The fact of the matter is 90 percent of what matters for winning the nomination is still in front of us. And, you know, when I grew up in politics, we used to say today's headlines are tomorrow's fish wrappers. Well, they don't sell enough newspapers anymore for people to understand what that means. But, you know, people should not get up on the news of the day or the news of the hour is necessarily going to have some big impact down the road. And a nomination contest is a ways from now.

CROWLEY: I agree with you...

BARBOUR: You know, Candy, I would remind you, in September four years ago, Rudy Giuliani led in our polls, and Fred Thompson was second. So...

CROWLEY: It is...

BARBOUR: ... we have to be careful...

CROWLEY: ... completely -- the calendar is certainly a cautionary note. I give you that. But you and I know that sometimes candidates get in, and you can spot a fatal flaw from a mile away, saying this is never going to work this year, wrong person, wrong time.

And so I guess what I'm asking you is whether you think that Rick Perry's, certainly among conservatives in his party, that he has a fatal flaw in his position on in-state tuition for the children of undocumented workers?

BARBOUR: Well, I really don't. I am reminded about looking for fatal flaws. You could name three fatal flaws that Jimmy Carter had in 1975 or that Bill Clinton had in 1991.

The fact of the matter is the Democrats were dying to run against Ronald Reagan in 1980 because they saw all these fatal flaws. The public -- Republicans or Democrats in the general election -- the public's going to look at our candidates in the totality. They're going to look at their judgment, at their record, and they're going to compare it to Barack Obama.

At the end of the day, the election next year will be a referendum on the presidency of Barack Obama, on his record, his policies, and the results they have achieved or not achieved. I don't think any of our candidates have a, quote, "fatal flaw." But certainly none of them is perfect.

CROWLEY: Let me -- let me, sort of, pick up on that. And as you know, the Obama re-election campaign will very much want to make this an election not a referendum on him or on his policies but on a choice between a Republican candidate and the president, and they're banking that the president will win on that, looking at the current field.

Why? Because they believe that the American public will see the Republican that comes out of this field as too conservative for their taste.

And along those lines, I want to ask you, when you saw the candidates asked the question, if you were offered a 10-1 deal, that is that there would be $10 of spending cut for every $1 in tax increases, and no candidate would accept that deal, does that suggest to you that there is no room for compromise in the Republican Party?

And would you have raised your hand on that question?

BARBOUR: Well, first of all, Candy, one thing you and I both agree on is President Obama can't run on his record, that he's got to try to make this election about the Republican, and they will try to do anything they can do to disqualify him or her or make them unacceptable.
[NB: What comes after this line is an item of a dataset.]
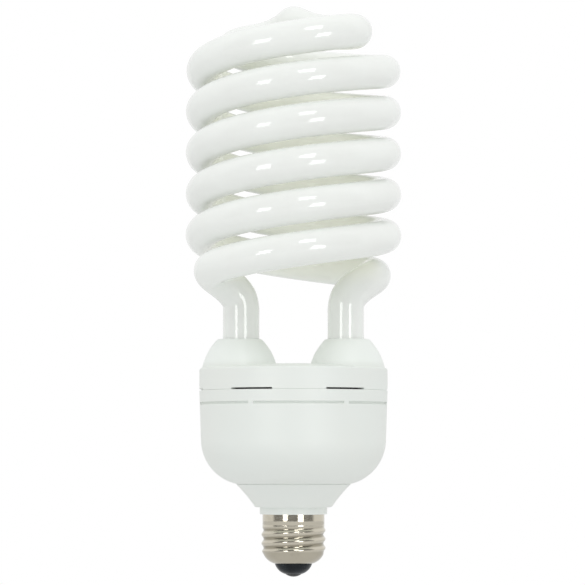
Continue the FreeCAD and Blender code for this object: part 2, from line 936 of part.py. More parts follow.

You're right about that. Obama's people know they can't run on their record.

On that question, you know, I have a little different view. I was a political director for Ronald Reagan. We had to compromise on everything. We had a Democratic House of Representatives every minute that Ronald Reagan was president. But we did the Reagan economic plan, had to compromise, didn't get everything we wanted. We did 1986 tax reform...

(CROSSTALK)

CROWLEY: Does it worry you that you've got a Republican field that doesn't look like they want to compromise on anything?

I mean, $10 in spending decreases as opposed to $1 in tax increases is a pretty darn good deal. And none of them, you know, went for it.

BARBOUR: Well, Candy, I don't feel bad about having a Republican field that knows better than to negotiate against yourself with the news media.

Now I suspect, if you got down into a room where you were actually negotiating how that you're going to try to get this country's economy out of the terrible shape it's in right now and get some Americans back to work because unemployment is so high, in the reality of that, yeah, I think there would be a lot more compromise than you see when the news media says, well, stake out your position so the Democrats can, or your opponents can throw rocks at it.

You know, I am somebody that -- I had a Democratic legislature for seven years. And so I never got everything I wanted, and I don't think these guys think they'll get everything they wanted. But you shouldn't bid against yourself for the -- for the benefit of the news media.

CROWLEY: I spoke with Senator Lindsey Graham not too long ago on this program. And one of the things he said was he believes that the presidency -- speaking of Republicans -- the presidency, he said, is "ours to lose."

Do you agree with that assessment?

BARBOUR: Well, I actually think that the incumbent is always the favorite. President Obama has some terrible weaknesses you were just talking about, 43 percent re-elect in Ohio, a state that he must win in order to get re-elected. The economy is terrible, and the American people understand that the -- the weak economy and the failure to create jobs is because of Obama's policies. It's not in spite of his policies.

They know that his calling for huge tax increases on employers makes it harder for people to get hired. When you don't know what you're going to have to pay or what your obligation's going to be for your employees' health insurance, how do you hire more people?

So I don't agree that we are the favorite. I think the president's the favorite, but he can't run on his record. If this is a referendum on Obama's policies, results...

CROWLEY: Sorry...

BARBOUR: ... he'll lose.

CROWLEY: Sorry to cut you off here, but, Governor, thank you so much for your time. We appreciate it.

BARBOUR: Thank you.

CROWLEY: Thank you all for watching "State of the Union." I'm Candy Crowley in Washington.